Duerme, que viene el coco

martes, 10 de octubre de 2017

El crimen de Coín

Corría el año 1892 en Coín. En un molino a orillas del río Pereyla, cerca de la ermita de La Fuensanta, vivía un anciano sacerdote, Juan García Collet. Era muy querido por todos los coínos.
Para llevar a cabo sus labores le ayudaba Antonio Barea, mientras que para el cuidado del molino contaba con Juan Porras Sánchez, al que llamaban «El Espartero», su mujer, llamada Francisca Villalobos, los dos hijos del matrimonio, Juan y Manuel, y su sobrino, Juan Bernal, conocido como «El Guareño».
«El Espartero» andaba escaso de recursos, por lo que decidió que para salir de su situación no le quedaba más remedio que robar:

— Así no podemos seguir. Necesitamos guita pa salir pa´lante. Somos muchas bocas, y a este paso nunca tendremos de . Algo hay que hacer, y creo que la solución a nuestros problemas está en robar al cura. Ése tiene que tener bastante dinero en su casa.
—Padre, yo lo veo complicao. El cura casi nunca está solo, siempre está el Antonio cerca.
—Deja eso de mi cuenta, que ya casi lo tengo tó apalabrao.

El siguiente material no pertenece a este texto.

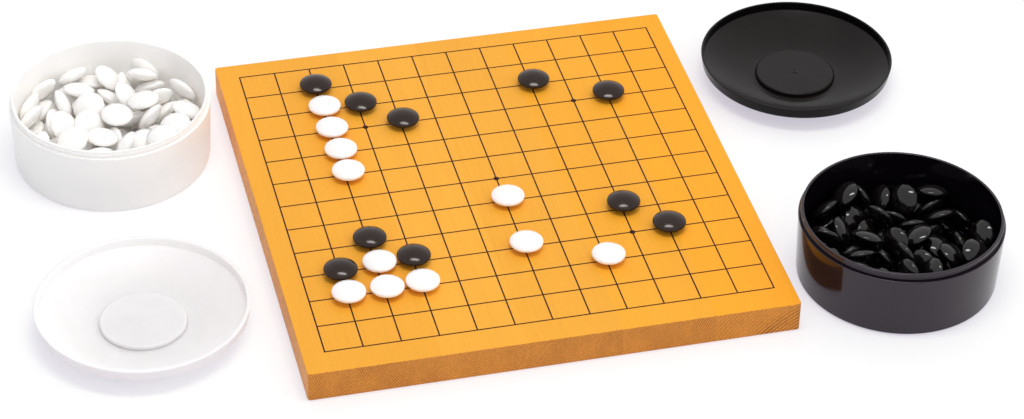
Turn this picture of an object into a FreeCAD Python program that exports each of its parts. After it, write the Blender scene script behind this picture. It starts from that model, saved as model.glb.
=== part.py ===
"""A go set: a 13 by 13 go board glued up from wooden staves, a game in progress on it, and two round
plastic bowls of stones with their lids set down beside it.

The origin is the middle of the board's underside, on the table. +X runs along the board's near edge,
+Y away from the player and +Z up. All sizes are millimetres.
"""

import FreeCAD, Part
import math
import os
import random
import re
from itertools import combinations
from typing import NamedTuple

import Sketcher
from FreeCAD import Placement, Rotation, Vector

DRIVING_SIZES = {
    # board
    "board_thickness": 21.0,
    "stave_1_width": 26.5,
    "stave_2_width": 57.5,
    "stave_3_width": 55.0,
    "stave_4_width": 60.0,
    "stave_5_width": 60.0,
    "stave_6_width": 56.0,
    "margin_left": 14.5,
    "margin_near": 19.0,
    "margin_far": 15.5,
    "board_corner_round": 2.2,
    "board_edge_round": 0.8,
    # painted grid
    "line_count": 13,
    "column_pitch": 24.0,
    "row_pitch": 24.8,
    "star_inset_count": 3,
    "line_width": 0.9,
    "paint_depth": 0.1,
    "star_radius": 1.9,
    # stones
    "stone_radius": 10.9,
    "stone_thickness": 9.0,
    "stone_edge_round": 1.5,
    "stone_clearance": 0.1,
    # bowls
    "bowl_height": 49.0,
    "bowl_base_radius": 64.7,
    "bowl_shoulder_radius": 66.2,
    "bowl_shoulder_round": 0.4,
    "bowl_wall": 3.2,
    "bowl_floor": 2.4,
    "floor_round": 2.0,
    "bowl_base_round": 0.35,
    "foot_height": 3.5,
    "foot_step": 0.4,
    "foot_round": 2.2,
    "foot_ring_width": 8.0,
    "foot_recess": 1.0,
    "lip_step": 1.7,
    "lip_height": 4.8,
    "lip_wall": 1.7,
    "lip_round": 0.4,
    "snap_bead": 0.5,
    "snap_bead_width": 1.2,
    # lids
    "lid_height": 19.0,
    "lid_fit_clearance": 0.4,
    "black_lid_wall": 1.5,
    "white_lid_wall": 2.7,
    "lid_rim_round": 0.4,
    "lid_skirt": 7.5,
    "lid_skirt_draft": 1.2,
    "lid_skirt_round": 2.0,
    "lid_crown_wall": 1.8,
    "lid_crown_arc": 96.0,
    "lid_rest_radius": 31.0,
    "lid_floor_wall": 2.2,
    "lid_recess_radius": 25.6,
    "lid_recess_depth": 2.6,
    "lid_disc_round": 0.8,
    "gate_mark_radius": 1.1,
    "gate_mark_height": 0.3,
    # where the loose pieces stand on the table
    "black_bowl_x": 236.2,
    "black_bowl_y": -124.0,
    "white_bowl_x": -236.0,
    "white_bowl_y": 110.5,
    "black_lid_x": 239.5,
    "black_lid_y": 99.0,
    "white_lid_x": -243.7,
    "white_lid_y": -72.5,
    # stones poured into the bowls
    "black_fill_height": 41.5,
    "black_least_lean": 30.0,
    "black_most_lean": 90.0,
    "white_fill_height": 44.5,
    "white_least_lean": 5.0,
    "white_most_lean": 80.0,
    "pile_clearance": 0.2,
}

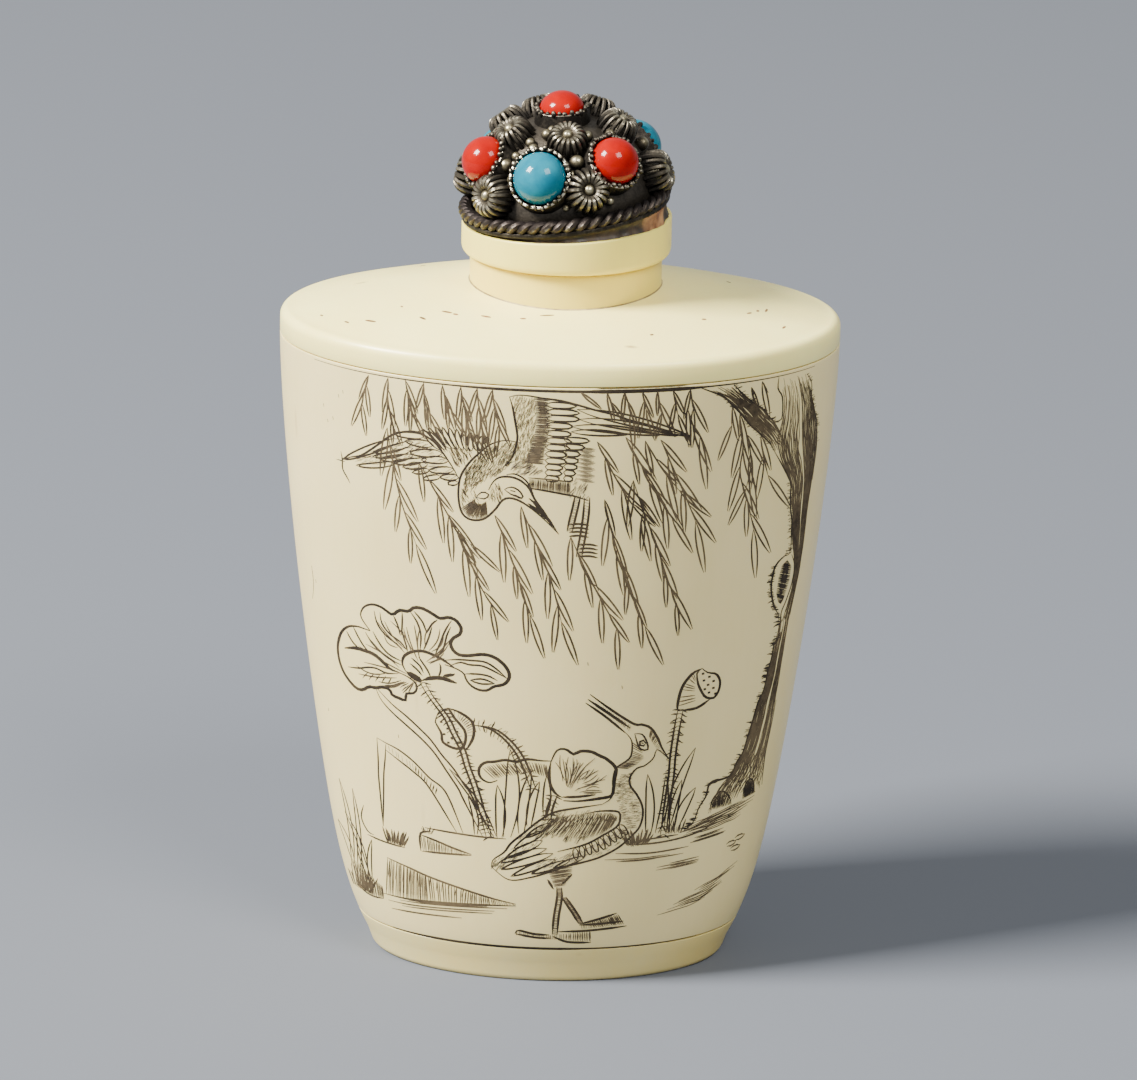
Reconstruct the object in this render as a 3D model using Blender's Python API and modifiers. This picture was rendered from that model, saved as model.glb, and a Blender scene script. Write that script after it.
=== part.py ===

Decidieron que el día ideal para llevar a cabo su plan, una vez convencido el criado, era el 6 de enero de 1893. Armados con una escopeta de caza, navajas y cuchillos, llegaron a la casa. Sin dudar un instante, abrieron la puerta de par en par de un empellón.
El sacerdote, indefenso y paralizado por el medio, no pudo reaccionar ante aquel ataque. Lo ataron con unas cuerdas y le dispararon un tiro en la boca, sin darle tiempo a soltar un sólo alarido de dolor, pues el disparo lo mató al instante.

—¡Vamos, ayudadme! Tenemos que dejar esto como si hubieran estado por aquí los contrabandistas. Tirad todos los muebles por el suelo, romped la vajilla, abrid cajones y sacadlo todo.

Cuando terminaron de desordenar la casa, salieron de allí por separado. Juan Porras decidió ir antes al molino a cambiarse de ropa, pues estaba manchada de sangre. En su loco y nervioso caminar, no se percató de la presencia de Andrés Mateo, un vecino que lo vio salir de casa del sacerdote, y que más tarde sería uno de los testigos clave.
La Guadia Civil acabó deteniendo a Juan Porras, tras reunir suficientes pruebas, pero éste decidió delatar a Antonio Barea. Nadie creyó tal testimonio, pues se tomaba al criado por un buen hombre.
Un día, Antonio Barea vio la imagen de la Virgen de la Fuensanta y algo cambió en su interior. No pudo soportar la serena mirada posada en su ser, y acabó confesando su complicidad en el crimen del sacerdote.
Juan Porras y sus hijos Manuel y Juan fueron condenados a muerte, mientras que su sobrino, Juan Bernal, fue condenado a cadena perpetua, pues confesó voluntariamente, arrepintiéndose de los hechos.